Voraciously writing, Thorburn had 40 songs by March 2019 and wrote the final, mid-point track, “Set the Fairlight,” by June 2020.
Recorded mostly at Sunset Sound in Los Angeles, along with guitarist Geordie Gordon and drummer Adam Halferty, along with producer, Chris Coady (Beach House, Yeah Yeah Yeahs), who also worked on Vapours, “A Passionate Age,” was recorded and produced by Mike Stroud (RATATAT) at his Catskills, New York studio—Stroud also plays guitar on the track—before bassist Evan Gordon joined for more sessions in LA with Coady and producer Patrick Ford. John Congleton (Sharon Van Etten, St. Vincent) was then brought on to mix with Joe LaPorta (Vampire Weekend, David Bowie) mastering the final piece.
Playing with Stroud was a highlight for Thorburn, who has also started a side project with the guitarist called The Creem. “That’s what making a record should be,” he says. “It should be cathartic, and indulgent, and exuberant, and I was trying to capture those feelings, even if the lyrics are a little sardonic or satirical. It’s a little grumpy, but it’s also playful. I’m essentially telling the listener to shut up and dance.”
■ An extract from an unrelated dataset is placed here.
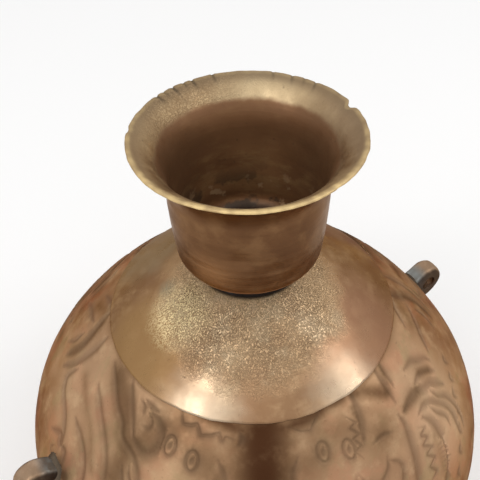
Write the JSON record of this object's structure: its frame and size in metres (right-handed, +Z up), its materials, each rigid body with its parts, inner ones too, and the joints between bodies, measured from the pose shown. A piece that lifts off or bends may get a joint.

Islomania dances in and out of the dark ends of Thorburn’s lyrics. In all, Islomania moves through vulnerable states, personal contemplations, and more intimate intentions of “(We Like to) Do it with the Lights On,” off the calyspo clip of the title track opening, the pop spectrum of “Carpenter – Prism Song,” and island-drenched apocalypse of “Closed Captioning.” Midway, “Set the Fairlight” shifts Islomania, subconsciously viewing anxiety from all its jagged edges in, From an echo in the concert halls/ To the cemetery walls / There ain’t nothing I can do / To get next to you, through the alt-disco of “A Passionate Age,” a dance-y ode to modern life tribulations, loosened by “Natural Law Party,” the synth soothsayer “Never Let You Down,” and spirited close of “Gore.”
“Gore” is more hopeful in its end—Swim / That’s what they tell you / If you believe the verse / I’ve got a bridge to sell you—than the dismal Should I Remain Here At Sea close of “At Sea,” which Thorburn says was indicative of the end of Islands. “It’s an open question how that album sort of leaves off,” he says. “It sort of feels like I’m not coming back, which I guess I’ve always teased throughout my songs, and the push and pull of that, so I’m in a bit in conflict with whether it should I stay, or should I go, as The Clash more eloquently said.”
Rarely reflecting too long on the past, Thorburn prefers to move forward, adding that when the band did their final two shows in 2016, it was to honor their decade together but also the end of a sour deal with a Montreal label, and the retrieval of the band’s music. “I was finally reclaiming the rights to my music,” he says. Material in tow for two more Islands albums, Thorburn says the next one is a response to Islomania, while the third record is more of a “ragged,” live band album.
“If this record is ‘Islomania’ on Saturday night, the next one is the Sunday morning,” says Thorburn. “It’s a little darker and a little gloomier, just to balance things out.”
Thorburn adds, “Something that is a through line in all of my work is that I can kind of straddle this line of playful and dark, whether the music is buoyant and uplifting and propulsive, rhythmically, or the lyrics are kind of grim and ghoulish or vice versa… I love that tension between the two opposing sides.”